**Written task**
Going from the top of the data below, give again each line through the one containing "# Driving dimensions", both ends kept.

**Supplied data**
____________________

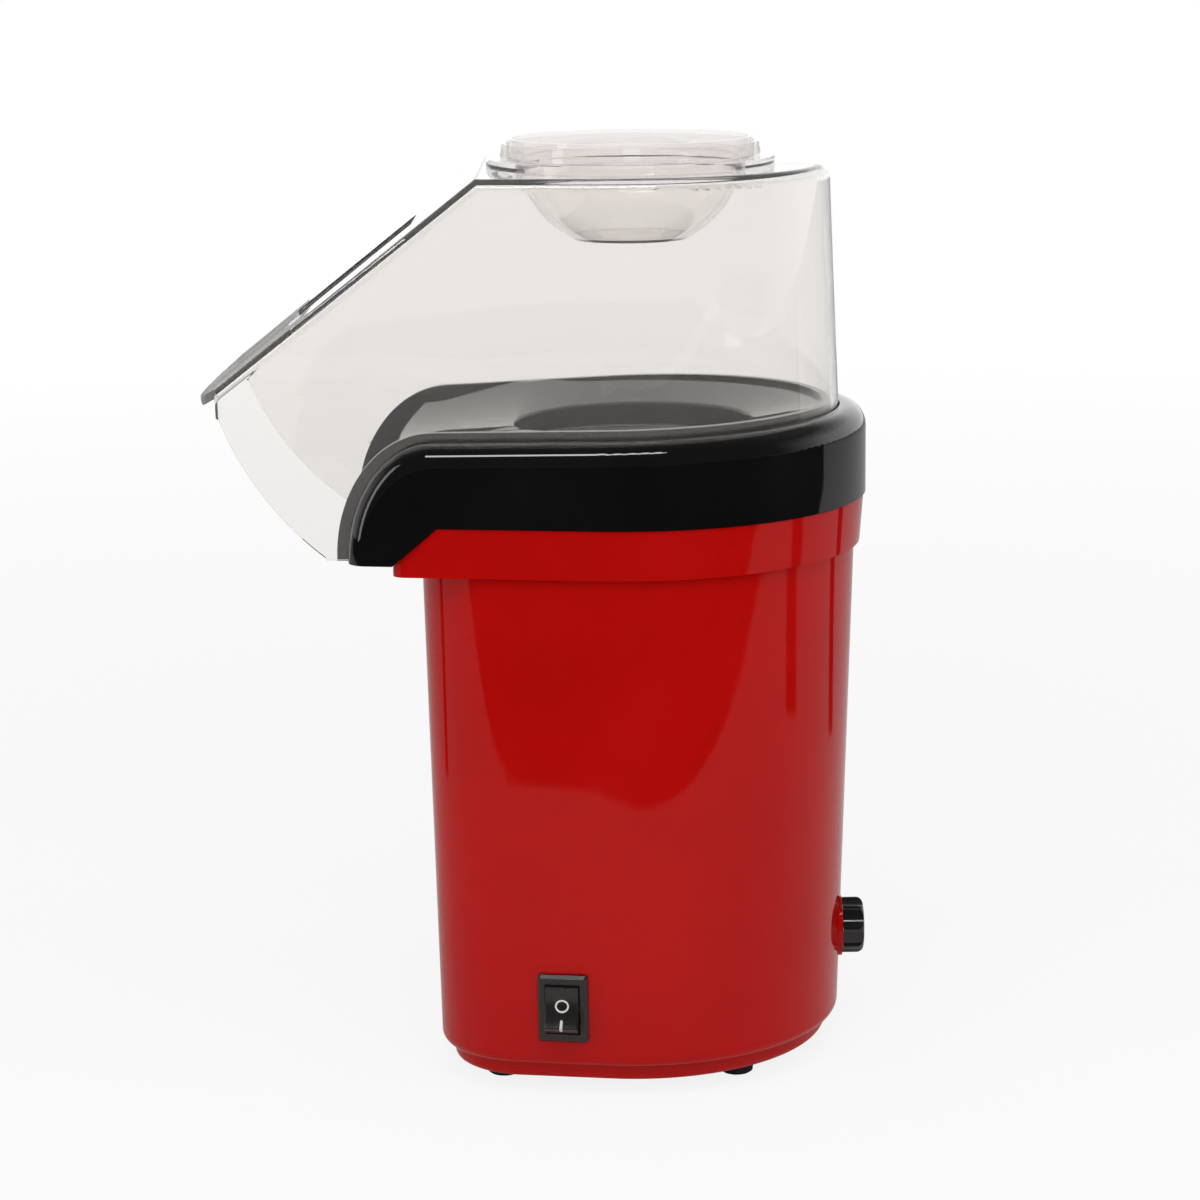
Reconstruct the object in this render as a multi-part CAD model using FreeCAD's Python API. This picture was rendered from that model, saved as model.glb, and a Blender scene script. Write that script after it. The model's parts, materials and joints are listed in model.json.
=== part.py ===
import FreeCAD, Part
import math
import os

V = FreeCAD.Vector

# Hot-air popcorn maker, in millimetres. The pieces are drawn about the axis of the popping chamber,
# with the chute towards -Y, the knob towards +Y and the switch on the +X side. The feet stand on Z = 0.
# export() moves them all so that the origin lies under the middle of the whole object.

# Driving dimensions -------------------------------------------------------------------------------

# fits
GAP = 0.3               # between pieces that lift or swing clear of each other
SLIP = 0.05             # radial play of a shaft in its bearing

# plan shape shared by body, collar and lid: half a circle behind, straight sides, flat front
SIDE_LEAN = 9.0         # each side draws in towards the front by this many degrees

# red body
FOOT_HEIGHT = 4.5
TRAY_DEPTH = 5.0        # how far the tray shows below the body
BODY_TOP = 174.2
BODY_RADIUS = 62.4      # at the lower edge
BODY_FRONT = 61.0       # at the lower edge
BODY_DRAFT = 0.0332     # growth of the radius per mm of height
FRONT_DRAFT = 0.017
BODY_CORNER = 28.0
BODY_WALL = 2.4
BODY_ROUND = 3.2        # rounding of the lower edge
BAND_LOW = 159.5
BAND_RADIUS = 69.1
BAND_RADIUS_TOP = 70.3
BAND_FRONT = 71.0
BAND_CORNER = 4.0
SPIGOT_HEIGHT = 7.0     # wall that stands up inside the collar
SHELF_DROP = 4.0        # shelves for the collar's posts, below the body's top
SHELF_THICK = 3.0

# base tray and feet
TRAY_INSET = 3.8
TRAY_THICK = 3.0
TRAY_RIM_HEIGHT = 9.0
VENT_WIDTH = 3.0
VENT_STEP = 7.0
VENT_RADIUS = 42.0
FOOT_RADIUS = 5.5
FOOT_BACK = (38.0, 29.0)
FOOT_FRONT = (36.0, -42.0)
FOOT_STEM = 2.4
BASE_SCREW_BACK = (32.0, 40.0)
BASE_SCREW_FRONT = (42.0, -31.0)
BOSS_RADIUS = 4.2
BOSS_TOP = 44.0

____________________

**Result**
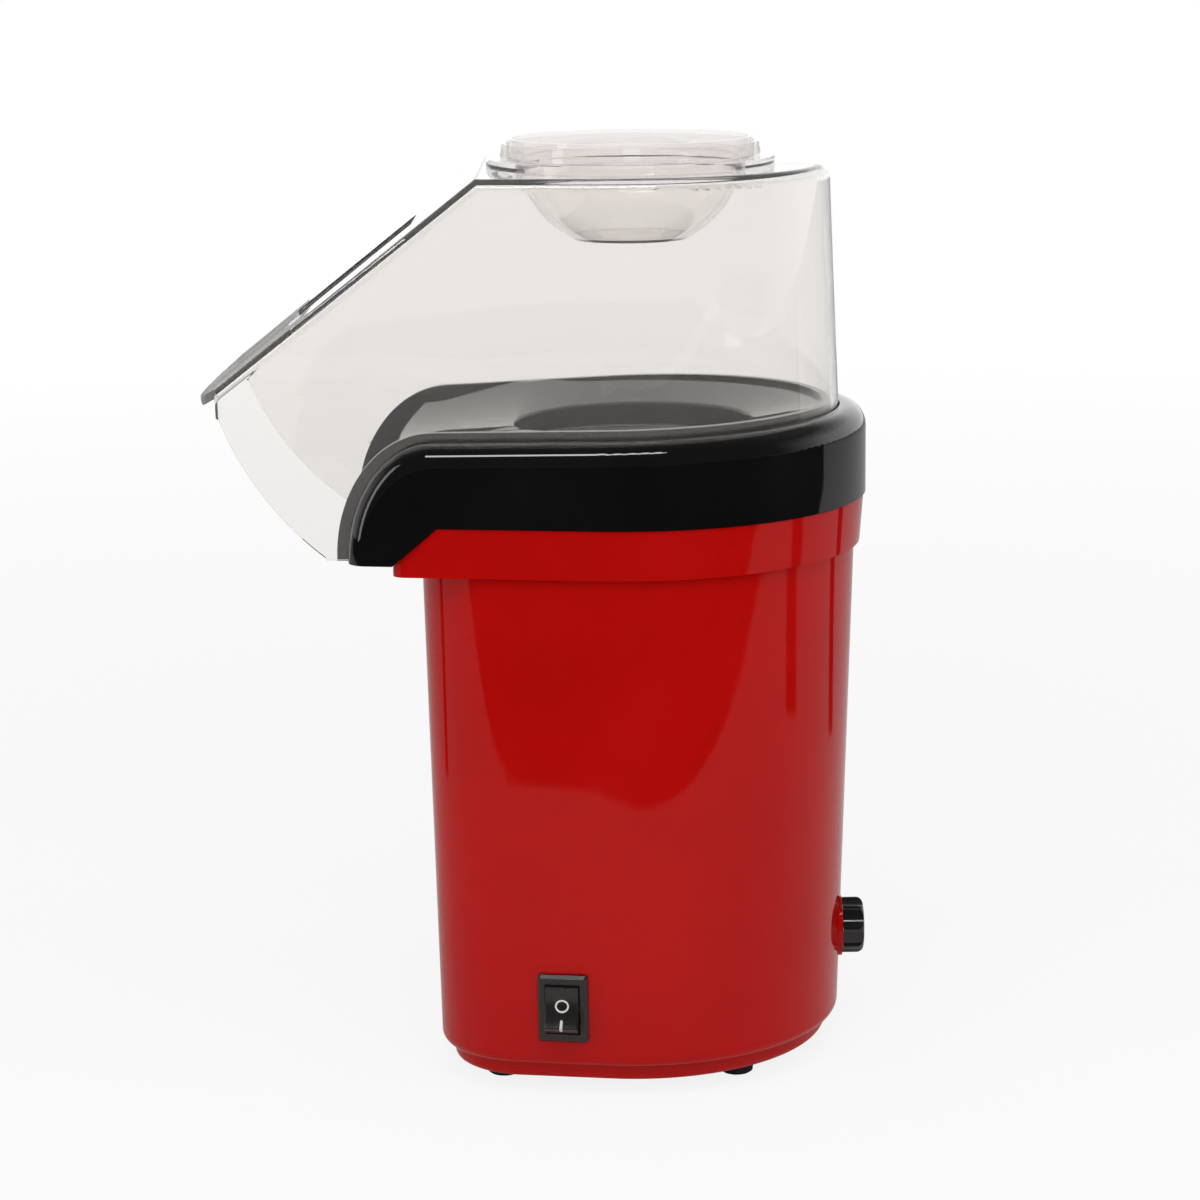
Reconstruct the object in this render as a multi-part CAD model using FreeCAD's Python API. This picture was rendered from that model, saved as model.glb, and a Blender scene script. Write that script after it. The model's parts, materials and joints are listed in model.json.
=== part.py ===
import FreeCAD, Part
import math
import os

V = FreeCAD.Vector

# Hot-air popcorn maker, in millimetres. The pieces are drawn about the axis of the popping chamber,
# with the chute towards -Y, the knob towards +Y and the switch on the +X side. The feet stand on Z = 0.
# export() moves them all so that the origin lies under the middle of the whole object.

# Driving dimensions -------------------------------------------------------------------------------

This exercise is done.